The main problem comes from the _get_obs() function. When I define it as:

def _get_obs(self):
        """
        Returns obs dict (agent name to discrete-pos tuple) using each
        agent's current x/y-positions.
        """
        return {
            "agent_" + str(i) : [self.p_c] for i in range(0,self.num_agents)
        }

I am getting the following error:

ValueError: ('Observation ({} dtype={}) outside given space ({})!', array([[6.075556]], dtype=float32), dtype('float32'), Box([0.], [88.], (1,), float32))

so, somehow the observation space is not as defined, but I have checked the environment many times. I used .contains() function and the result is always part of the observation space.

Am I using this right?
How should I return the state variables??

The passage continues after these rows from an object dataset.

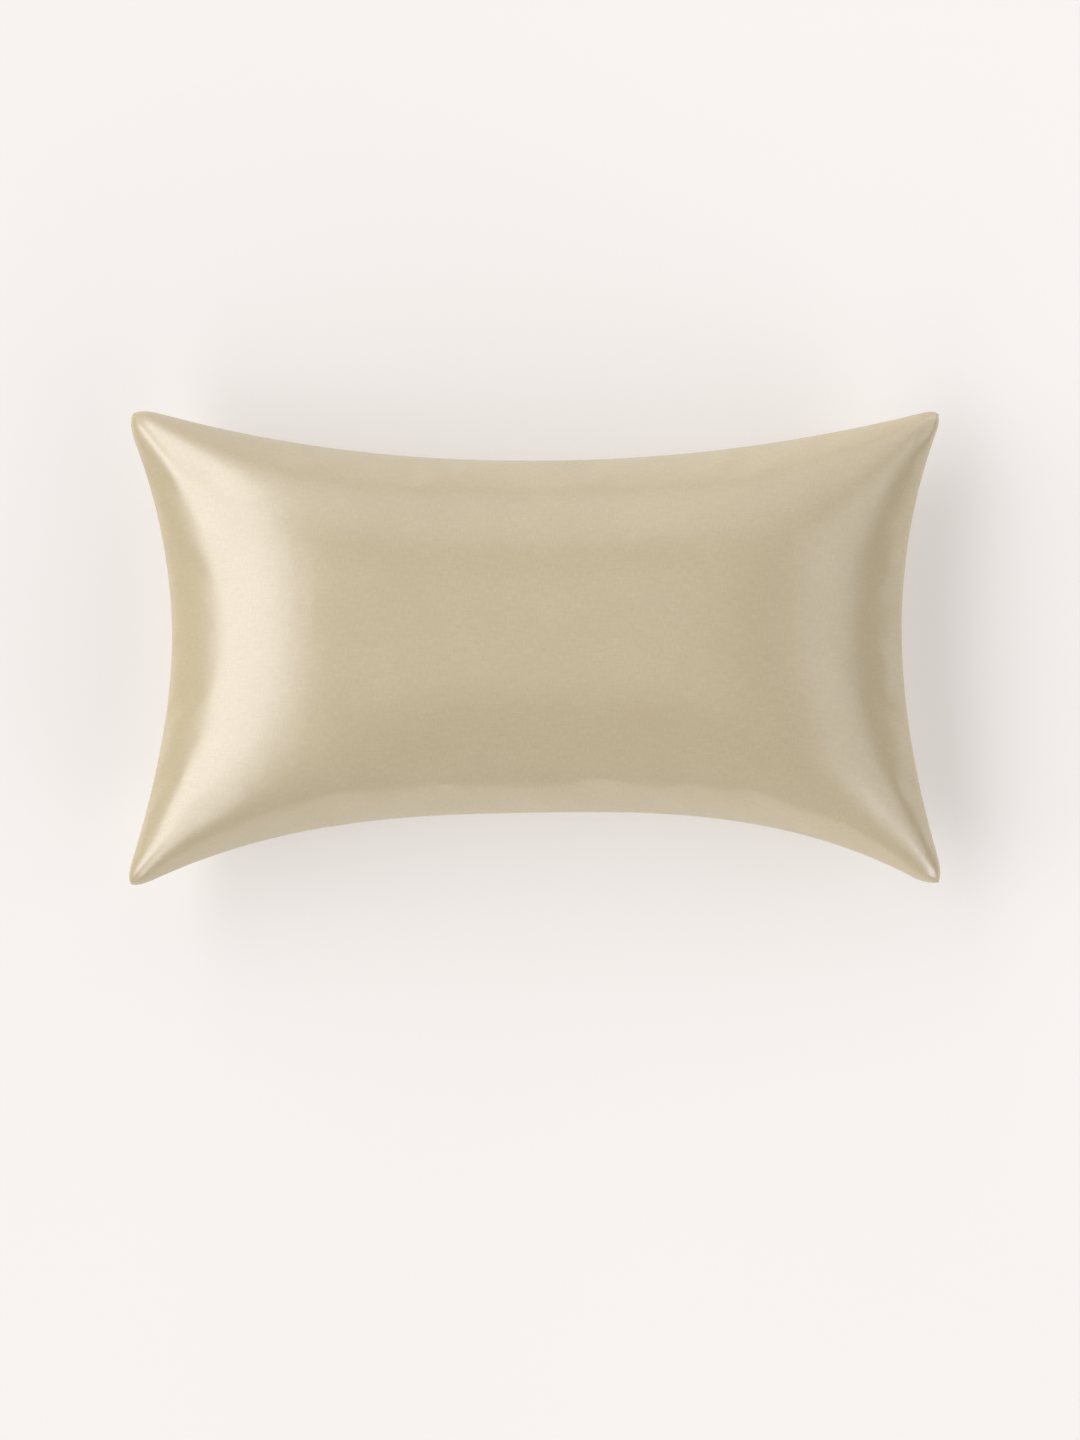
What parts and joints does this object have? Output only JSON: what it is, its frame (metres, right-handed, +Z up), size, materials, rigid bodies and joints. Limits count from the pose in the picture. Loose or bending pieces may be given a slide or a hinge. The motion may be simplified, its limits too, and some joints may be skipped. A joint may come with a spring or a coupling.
{
  "type": "pillowcase",
  "caption": "Satin pillowcase on its pillow: a soft crowned rectangle with drawn-in sides and four soft tips, seamed all round, lying flat on its back.",
  "frame": {"origin": "on the surface, under the middle of the bounding box", "axes": "+X along the pillow's length towards the open end of the case, +Y towards the picture's top edge, +Z up out of the front face"},
  "size_m": [0.776, 0.4528, 0.1801],
  "materials": {
    "satin": "champagne polyester satin, soft bright gloss"
  },
  "bodies": {
    "root": {"pillowcase": "satin"}
  },
  "joints": []
}
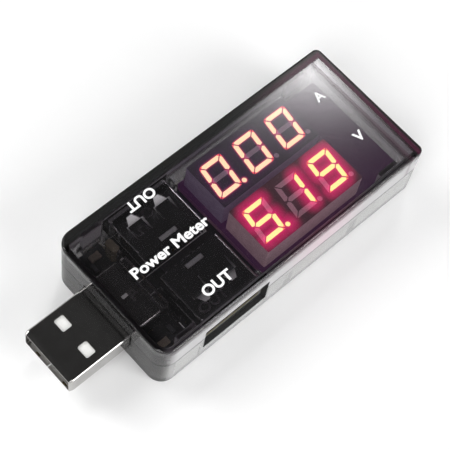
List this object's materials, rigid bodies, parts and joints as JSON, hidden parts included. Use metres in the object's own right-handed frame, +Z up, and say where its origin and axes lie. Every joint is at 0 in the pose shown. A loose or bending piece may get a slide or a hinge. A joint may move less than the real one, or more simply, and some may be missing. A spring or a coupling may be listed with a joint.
{
  "type": "usb power meter",
  "caption": "In-line USB power meter in a clear snap-together case, with a plug at one end, sockets on both sides and twin red numeric displays for current and voltage.",
  "frame": {"origin": "under the middle of the whole object, plug included, on the surface it rests on", "axes": "+X from the plug to the display end, +Y towards the current display's side, +Z up through the displays"},
  "size_m": [0.075, 0.028, 0.014],
  "materials": {
    "smoked_cover": "smoked clear, polished",
    "clear_case": "water clear with a grey tint, polished",
    "circuit_board": "dark solder resist",
    "display_board": "dark solder resist",
    "black_plastic": "moulded",
    "plated_steel": "nickel plated sheet, fine rolled grain",
    "gold_contact": "gold flashed",
    "tinned_pin": "tinned",
    "white_plastic": "moulded",
    "display_housing": "moulded, dark face",
    "lit_segment": "glowing",
    "dark_segment": "milky",
    "clear_resin": "cast",
    "resistor_body": "fired glaze",
    "ceramic_body": "ceramic",
    "dipped_resin": "dipped",
    "solder": "bright solder"
  },
  "bodies": {
    "root": {"upper_cover": "smoked_cover", "lower_case": "clear_case", "main_board": "circuit_board", "display_board": "display_board", "header_body": "black_plastic", "header_pins": "tinned_pin", "plug_shell": "plated_steel", "plug_insulator": "white_plastic", "plug_contacts": "gold_contact", "chip_capacitors": "ceramic_body", "chip_resistors": "resistor_body", "controller_chip": "black_plastic", "controller_leads": "tinned_pin", "current_display_dark_segments": "dark_segment", "current_display_housing": "display_housing", "current_display_lit_segments": "lit_segment", "current_display_pins": "tinned_pin", "current_display_potting": "clear_resin", "far_socket_contacts": "gold_contact", "far_socket_insulator": "white_plastic", "far_socket_shell": "plated_steel", "near_socket_contacts": "gold_contact", "near_socket_insulator": "white_plastic", "near_socket_shell": "plated_steel", "shunt_resistor": "resistor_body", "solder_joints": "solder", "standing_capacitor": "dipped_resin", "voltage_display_dark_segments": "dark_segment", "voltage_display_housing": "display_housing", "voltage_display_lit_segments": "lit_segment", "voltage_display_pins": "tinned_pin", "voltage_display_potting": "clear_resin", "voltage_regulator": "black_plastic"}
  },
  "joints": []
}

Also the config is as follows:

from ray.rllib.agents.ppo import PPOTrainer


policies= {
    "policy_" + str(i): (None , game.observation_space["agent_" + str(i)] , game.action_space["agent_" + str(i)] , {"gamma" : 0.8}) for i in range(0,game.num_agents)
}

def policy_mapping_fn (agent_id: str):
    #assert agent_id in [str(i) for i in range(0,5)], f"ERROR: invalid agent id {agent_id}!!!"
    return "policy_" + str(agent_id[len(agent_id)-1])
        
config={
    "env": MultiUnitAuction,  # "my_env" <- if we previously have registered the env with `tune.register_env("[name]", lambda config: [returns env object])`.
    "framework": "torch",
    "create_env_on_driver": True,
    "multiagent": {
        "policies": policies,
        "policy_mapping_fn": policy_mapping_fn,
},
}

Thanks

Hi @amohazab ,

from what I see I would make the guess that the dimensions of your observation array are not as defined in the Box space: you defined an array of shape (1,), but the array that is set has dimension (1,1).